I started saying this all during the day – in the shower, in the car, in my hammock. I began and ended each day with my rosary thanking Mother Mary for being with me, for holding me in her tender care and healing love.
The next week was my yearly retreat with my seminarians at the House of Prayer in New Ipswich, NH. I decide it should go forward. The first night there, we were introduced to a nun, Sister Miriam, visiting from a Carmelite order. Immediately, I remembered that the Chasuble my mentor in seminary had given me for my graduation was from a Carmelite order in Italy. Its picture is above. I have always wondered if the image on it was of Mother Teresa because of the blue and white coloring. I asked my husband to text me a picture to show Sister Miriam and the next day she assured me it was not Mother Teresa but, rather, the Mother Mary. That same day, I received a call confirming my positive results for Lyme and a call to schedule my lung cat-scan.
Be still and know that I am God. Psalm 46:10: I am all around you. I yearn for you. I am as close as your breath and as dear as your heartbeat. You are my Beloved…All these years the Blessed Mother had been right here with me in a way I had not known or recognized. Where else are you hiding? Smiling, I can only wonder! Help me to stay open, looking with soft eyes, so I may better see You, feel You, know You everywhere.
Before leaving the House of Prayer, I discussed my fall workshop offering with Sister Rita and knew, without a doubt, that I would be offering a workshop honoring Mother Mary conceived on Mister Eckhart’s well known saying, “We are all meant to be mothers of God…for God is always needing to be born.” I could feel the Blessed Mother now steadily each moment, palpable, always with me.

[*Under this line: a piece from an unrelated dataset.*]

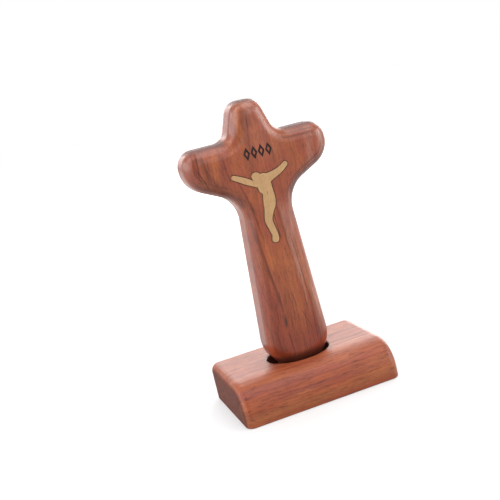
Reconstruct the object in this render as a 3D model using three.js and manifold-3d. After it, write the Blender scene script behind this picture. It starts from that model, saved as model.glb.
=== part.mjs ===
// A wooden holding cross with an inlaid figure, standing in an oval socket in its own stand.
// Sizes are in millimetres. X runs to the viewer's right, Y away from the viewer and Z up.
// The origin lies on the underside of the stand, below the middle of its block.

import * as THREE from "three";
import { mergeVertices, toCreasedNormals } from "three/addons/utils/BufferGeometryUtils.js";
import Module from "manifold-3d";

// The cross, seen from the front, before its corners are rounded
const stemLength = 75.8;
const armRootHeight = 25;
const armTipHeight = 14.6;
const armSpan = 62.8;
const headHeight = 15;
const headTipWidth = 11.2;
const headRootWidth = 21.2;
const stemTopWidth = 20.8;
const footWidth = 29.6;
const crossThickness = 19;

// Radii of the corners of the cross, and of the round that runs along all of its edges.
// Below the foot the round reaches further up the faces, so that the foot ends in a dome.
const headCornerRadius = 6.3;
const headRootRadius = 5.8;
const armTopRadius = 6.9;
const armUnderRadius = 11.3;
const armpitRadius = 12.9;
const footCornerRadius = 13.5;
const edgeRadius = 6.3;
const footRoundRise = 9;

// The figure let into the front of the cross, flush with its face.
// Each station of a limb is its centre across and up from the chest, and its half width there.
const inlayThickness = 2;
const inlayGap = 0.3;
const chestBelowArmTop = 18.6;
const chestAcross = -0.4;
const headCentre = new THREE.Vector2(-2.95, 2.5);
const headHalfLength = 2.05;
const headHalfWidth = 1.75;
const headLean = 155;
const leftArmStations = [
  [-0.8, -0.55, 2.3],
  [-4.4, 0, 1.15],
  [-7.6, 1.75, 1.2],
  [-10.2, 3.25, 1.05],
  [-12.35, 4.4, 0.9],
];
const rightArmStations = [
  [0.4, 0.4, 2.4],
  [3.3, 1.4, 1.65],
  [6.6, 2.45, 1.27],
  [9, 3.75, 1.1],
  [10.2, 4.65, 1],
];
const bodyStations = [
  [-0.35, -0.9, 2.9],
  [-0.25, -2.7, 2.85],
  [0.4, -4.5, 2.3],
  [0.35, -7, 2.55],
  [0.05, -9.6, 2.55],
  [-0.9, -12.4, 1.9],
  [-1.9, -15.8, 1.55],
  [-1.35, -19.2, 1.35],
  [-0.6, -22.3, 1.22],
  [-0.75, -24.3, 1.45],
];

// The stand, a block with one long edge fully rounded
const standLength = 70;
const standDepth = 46.8;
const standHeight = 17;
const frontRadius = 12.7;
const backRadius = 4;
const endRadius = 3.6;
const undersideEase = 0.8;

// The socket, an oval well that the foot of the cross drops into
const socketDepth = 5.3;
const socketFrontGap = 1.8;
const socketPlay = 2.1;
const socketRimRadius = 0.8;
const seatGap = 0.3;
const crossSetback = 0.3;

// How finely the rounds are stepped
const cornerSteps = 10;
const edgeSteps = 6;
const endSteps = 5;
const limbSteps = 28;
const capSteps = 8;
const ovalSteps = 64;
const sharpestRadius = 0.05;
const creaseAngle = Math.PI / 5;

const wasm = await Module();
wasm.setup();

// Moves each edge of a closed polygon inwards by its own amount. Edge i runs from corner i to the next.
function insetCorners(corners, insets) {
  const count = corners.length;
  const edges = corners.map((corner, i) => {
    const along = corners[(i + 1) % count].point.clone().sub(corner.point).normalize();
    const inwards = new THREE.Vector2(-along.y, along.x);
    return { along, start: corner.point.clone().addScaledVector(inwards, insets[i]) };
  });
  return corners.map((corner, i) => {
    const before = edges[(i + count - 1) % count];
    const after = edges[i];
    const turn = before.along.cross(after.along);
    const reach = after.start.clone().sub(before.start).cross(after.along) / turn;
    const shrink = Math.sign(turn) * (insets[i] + insets[(i + count - 1) % count]) / 2;
    return {
      point: before.start.clone().addScaledVector(before.along, reach),
      radius: Math.max(corner.radius - shrink, sharpestRadius),
    };
  });
}

// Turns a closed counter-clockwise polygon into an outline with an arc at each corner.
// Where two arcs would run into each other along an edge, both are cut down to share it.
function roundedOutline(corners) {
  const count = corners.length;
  const turns = corners.map((corner, i) => {
    const before = corner.point.clone().sub(corners[(i + count - 1) % count].point);
    const after = corners[(i + 1) % count].point.clone().sub(corner.point);
    const angle = Math.atan2(before.cross(after), before.dot(after));
    return { angle, before, after, cut: corner.radius * Math.tan(Math.abs(angle) / 2) };
  });
  const shares = turns.map(({ after, cut }, i) =>
    Math.min(1, after.length() / (cut + turns[(i + 1) % count].cut)));
  return corners.flatMap((corner, i) => {
    const { angle, before, cut } = turns[i];
    const share = Math.min(shares[i], shares[(i + count - 1) % count]);
    const direction = before.clone().normalize();
    const start = corner.point.clone().addScaledVector(direction, -cut * share);
    const radius = Math.sign(angle) * corner.radius * share;
    const centre = new THREE.Vector2(-direction.y, direction.x).multiplyScalar(radius).add(start);
    return Array.from({ length: cornerSteps + 1 }, (_, step) =>
      start.clone().rotateAround(centre, (angle * step) / cornerSteps));
  });
}

// Skins a row of outlines, each at its own height above the XY plane, and closes both ends
function loft(layers) {
  const count = layers[0].outline.length;
  const positions = layers.flatMap(({ outline, height }) => outline.flatMap((p) => [p.x, p.y, height]));
  const faces = [];
  for (let layer = 0; layer < layers.length - 1; layer += 1) {
    for (let i = 0; i < count; i += 1) {
      const low = layer * count;
      const high = low + count;
      const next = (i + 1) % count;
      faces.push(low + i, low + next, high + next, low + i, high + next, high + i);
    }
  }
  const top = (layers.length - 1) * count;
  for (const [a, b, c] of THREE.ShapeUtils.triangulateShape(layers[0].outline, [])) {
    faces.push(c, b, a);
  }
  for (const [a, b, c] of THREE.ShapeUtils.triangulateShape(layers.at(-1).outline, [])) {
    faces.push(top + a, top + b, top + c);
  }
  const geometry = new THREE.BufferGeometry();
  geometry.setAttribute("position", new THREE.Float32BufferAttribute(positions, 3));
  geometry.setIndex(faces);
  return geometry;
}

// The steps of a quarter round: how far it has drawn in, and how far it has risen
function quarterRound(radius, steps) {
  return Array.from({ length: steps + 1 }, (_, step) => {
    const angle = (Math.PI / 2) * (step / steps);
    return { inset: radius * (1 - Math.cos(angle)), rise: radius * Math.sin(angle) };
  });
}

function toSolid(geometry) {
  const merged = mergeVertices(geometry);
  return new wasm.Manifold(new wasm.Mesh({
    numProp: 3,
    vertProperties: new Float32Array(merged.attributes.position.array),
    triVerts: new Uint32Array(merged.index.array),
  }));
}

function toGeometry(solid) {
  const { vertProperties, triVerts } = solid.getMesh();
  const geometry = new THREE.BufferGeometry();
  geometry.setAttribute("position", new THREE.Float32BufferAttribute(vertProperties, 3));
  geometry.setIndex(new THREE.Uint32BufferAttribute(triVerts, 1));
  return toCreasedNormals(geometry, creaseAngle);
}

// Heights on the cross, from the end of its foot
const armTop = stemLength + armRootHeight;
const crossHeight = armTop + headHeight;

// The right half of the cross from the foot up, as corners of a polygon, then the left half back down
function crossCorners() {
  const corner = (x, y, radius) => ({ point: new THREE.Vector2(x, y), radius });
  const right = [
    corner(footWidth / 2, 0, footCornerRadius),
    corner(stemTopWidth / 2, stemLength, armpitRadius),
    corner(armSpan / 2, armTop - armTipHeight, armUnderRadius),
    corner(armSpan / 2, armTop, armTopRadius),
    corner(headRootWidth / 2, armTop, headRootRadius),
    corner(headTipWidth / 2, crossHeight, headCornerRadius),
  ];
  const left = right.map(({ point, radius }) => corner(-point.x, point.y, radius)).reverse();
  return [...right, ...left];
}

// The outline of the cross drawn in all round by one amount, and by another below its foot
function crossOutline(inset, footInset) {
  const corners = crossCorners();
  const footEdge = corners.length - 1;
  const insets = corners.map((_, edge) => (edge === footEdge ? footInset : inset));
  return roundedOutline(insetCorners(corners, insets));
}

// The round along the edges, from the flat side of the cross to its face
const crossEdge = quarterRound(1, edgeSteps).map(({ inset, rise }) => ({
  outline: crossOutline(edgeRadius * inset, footRoundRise * inset),
  height: crossThickness / 2 - edgeRadius + edgeRadius * rise,
}));

// The cross lies on its back while it is lofted, and is stood up afterwards
function crossBody() {
  const back = crossEdge.map(({ outline, height }) => ({ outline, height: -height })).reverse();
  return toSolid(loft([...back, ...crossEdge]).rotateX(Math.PI / 2));
}

// A limb seen from the front: a band of changing width along a smooth line, with round ends
function limbOutline(stations, growth) {
  const knots = stations.map(([x, y, halfWidth]) => new THREE.Vector3(x, y, halfWidth));
  const points = new THREE.CatmullRomCurve3(knots).getPoints(limbSteps);
  const sides = points.map((point, i) => {
    const before = points[Math.max(i - 1, 0)];
    const after = points[Math.min(i + 1, limbSteps)];
    const along = new THREE.Vector2(after.x - before.x, after.y - before.y).normalize();
    return { centre: new THREE.Vector2(point.x, point.y), along, halfWidth: point.z + growth };
  });
  const onSide = ({ centre, along, halfWidth }, angle) =>
    centre.clone().addScaledVector(along.clone().rotateAround(new THREE.Vector2(), angle), halfWidth);
  const cap = (side, from) => Array.from({ length: capSteps - 1 }, (_, step) =>
    onSide(side, from + (Math.PI * (step + 1)) / capSteps));
  return [
    ...sides.map((side) => onSide(side, -Math.PI / 2)),
    ...cap(sides.at(-1), -Math.PI / 2),
    ...sides.map((side) => onSide(side, Math.PI / 2)).reverse(),
    ...cap(sides[0], Math.PI / 2),
  ];
}

// The figure as one flat solid. Growth widens it all round, and near and far are distances in front of
// the middle of the cross.
function figure(growth, far, near) {
  const lean = THREE.MathUtils.degToRad(headLean);
  const head = new THREE.EllipseCurve(0, 0, headHalfLength + growth, headHalfWidth + growth)
    .getPoints(limbSteps)
    .slice(0, -1)
    .map((point) => point.rotateAround(new THREE.Vector2(), lean).add(headCentre));
  const outlines = [
    head,
    limbOutline(leftArmStations, growth),
    limbOutline(rightArmStations, growth),
    limbOutline(bodyStations, growth),
  ];
  return outlines
    .map((outline) => loft([{ outline, height: far }, { outline, height: near }]))
    .map((limb) => toSolid(limb.rotateX(Math.PI / 2).translate(chestAcross, 0, armTop - chestBelowArmTop)))
    .reduce((whole, limb) => whole.add(limb));
}

// The figure is flush with the face, and its pocket is open in front and a gap deeper behind
const face = crossThickness / 2;
const inlay = figure(0, face - inlayThickness, face);
const pocket = figure(inlayGap, face - inlayThickness - inlayGap, face + inlayThickness);

// Half the width of an outline where it is widest at one height
function halfWidthAt(outline, height) {
  const crossings = outline.map((point, i) => {
    const next = outline[(i + 1) % outline.length];
    const share = (height - point.y) / (next.y - point.y);
    return share >= 0 && share <= 1 ? point.x + share * (next.x - point.x) : 0;
  });
  return Math.max(...crossings);
}

// The stand's end profile across and up, seen from its right end
function standProfile(inset, undersideInset) {
  const corner = (x, y, radius) => ({ point: new THREE.Vector2(x, y), radius });
  const corners = [
    corner(-standDepth / 2, 0, undersideEase),
    corner(standDepth / 2, 0, undersideEase),
    corner(standDepth / 2, standHeight, backRadius),
    corner(-standDepth / 2, standHeight, frontRadius),
  ];
  return roundedOutline(insetCorners(corners, [undersideInset, inset, inset, inset]));
}

// The block, lofted along its length and turned to lie along X
function standBody() {
  const end = quarterRound(1, endSteps).map(({ inset, rise }) => ({
    outline: standProfile(endRadius * inset, undersideEase * inset),
    height: standLength / 2 - endRadius + endRadius * rise,
  }));
  const other = end.map(({ outline, height }) => ({ outline, height: -height })).reverse();
  return toSolid(loft([...other, ...end]).rotateX(Math.PI / 2).rotateZ(Math.PI / 2));
}

// The oval is as long as it must be for the rounded foot to clear it at the mouth by the play
const mouthHeight = socketDepth - seatGap;
const socketHalfDepth = crossThickness / 2 + socketFrontGap;
const socketHalfLength = Math.max(...crossEdge.map(({ outline, height }) =>
  (halfWidthAt(outline, mouthHeight) + socketPlay) / Math.sqrt(1 - (height / socketHalfDepth) ** 2)));

// The well itself, with straight walls, a flat floor and an eased rim
function socketBody() {
  const oval = (growth) =>
    new THREE.EllipseCurve(0, 0, socketHalfLength + growth, socketHalfDepth + growth)
      .getPoints(ovalSteps)
      .slice(0, -1);
  const rim = quarterRound(socketRimRadius, edgeSteps).map(({ inset, rise }) => ({
    outline: oval(inset),
    height: standHeight - socketRimRadius + rise,
  }));
  const floor = { outline: oval(0), height: standHeight - socketDepth };
  const above = { outline: oval(socketRimRadius), height: standHeight + socketDepth };
  return toSolid(loft([floor, ...rim, above]).translate(0, crossSetback, 0));
}

function piece(name, solid, color, roughness) {
  const material = new THREE.MeshStandardMaterial({ color, roughness, metalness: 0 });
  const mesh = new THREE.Mesh(toGeometry(solid), material);
  mesh.name = name;
  return mesh;
}

const cross = new THREE.Group();
cross.add(piece("cross", crossBody().subtract(pocket), 0x9e5c46, 0.4));
cross.add(piece("corpus_inlay", inlay, 0xc8a578, 0.5));
cross.position.set(0, crossSetback, standHeight - socketDepth + seatGap);

const crucifix = new THREE.Group();
crucifix.add(piece("stand", standBody().subtract(socketBody()), 0xa96048, 0.45));
crucifix.add(cross);

export default crucifix;
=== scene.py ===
"""A wooden holding cross with an inlaid figure, standing in an oval socket in its own stand.

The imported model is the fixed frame. The three wooden pieces are modelled again here with fine rounds, an
engraved and burnt front and solid-wood finishes, each in the place of its own node. Lengths are in metres.
X runs to the viewer's right, Y away from the viewer and Z up.
"""

import logging
import math
from dataclasses import dataclass, field
from enum import Enum
from typing import Any, Callable, Sequence

import bmesh
import bpy
from mathutils import Matrix, Vector


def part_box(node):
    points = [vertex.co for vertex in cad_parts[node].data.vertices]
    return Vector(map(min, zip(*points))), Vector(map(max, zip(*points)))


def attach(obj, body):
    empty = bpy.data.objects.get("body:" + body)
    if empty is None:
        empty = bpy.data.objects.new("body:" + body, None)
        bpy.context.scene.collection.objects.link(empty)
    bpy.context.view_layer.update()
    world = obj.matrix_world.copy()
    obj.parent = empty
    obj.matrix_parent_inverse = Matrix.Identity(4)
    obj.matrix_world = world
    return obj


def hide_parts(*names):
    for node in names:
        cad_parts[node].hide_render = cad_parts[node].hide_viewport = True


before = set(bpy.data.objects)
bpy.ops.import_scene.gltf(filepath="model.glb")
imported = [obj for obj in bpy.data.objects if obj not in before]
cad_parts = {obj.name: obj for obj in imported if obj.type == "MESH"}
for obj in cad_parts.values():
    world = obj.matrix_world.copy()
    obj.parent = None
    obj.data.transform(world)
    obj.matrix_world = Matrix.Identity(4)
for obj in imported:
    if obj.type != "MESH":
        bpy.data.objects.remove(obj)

MM = 0.001
NEAR = 0.02 * MM
FACING_FRONT = (math.pi / 2, 0, 0)
# How far a cutter stands in front of the face that it cuts.
PROUD = MM
# How nearly a face has to look along an axis to be picked by its normal.
SQUARE_ON = 0.9
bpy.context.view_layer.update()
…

The next week, I had my lung cat-scan and a few days later, right before my birthday, I received a call confirming that only scar tissue was found and there was no need for a biopsy. Do I believe I had a cancer nodule? I don’t know. Truly, it doesn’t feel important to know. What I do know is that I have felt held, loved, supported and cared for each step of the way. And, I continue to do my part – to practice consciously loving myself, a little more deeply, back to balance…back to health.
Recall now the beginning of this story: receiving the breathe blessing bracelet from my dear lifelong friend made in the small pilgrimage town of Medjugorje. Amen. For me, receiving the bracelet confirmed what I had felt all along – that the Blessed Mother had been with me, was with me, and, as importantly, would continue to be with me going forward. For, blessedly now, I can feel her each moment directing, guiding and breathing through me the very gift God is now seeking to birth next through my humble, joyous and most expectant life.
Gratia plena I am for the Blessed Mother is caring for me; Love is healing me; and, full with silent wonder, the Grace of God is birthing me. Ave Maria!
We are all meant to be mothers of God…for God is always needing to be born.
5 responses to “Gratia Plena”
Most beautiful are all Mother’s – to my most cherished spiritual Mother.
Thank you Julie…I so cherish you as well…
The fact that you could pray such a precious and loving prayer to your God spot on your lung is probably one of the finest examples to us as to how to walk our God Love into ourselves and this world. How blessed we are to have you and your heart revealing blog to remind us not to envelop in fear and panic. Thank you Mother Theresa, supporting friends, Sister Miriam and Mother Mary. Thank you Stephanie❤️
And thank you dear Ahjan for your always kind and heartfelt words…
My lovely Stephanie, I am sobbing with relief, joy, reflection, and inspiration. I will share this story at my church and pray others will hear the everlasting hope and strength Mother Mary can provide through God’s love. Your writing is beyond magnificent. I so pray you continue to improve–this world needs you here. Please rest.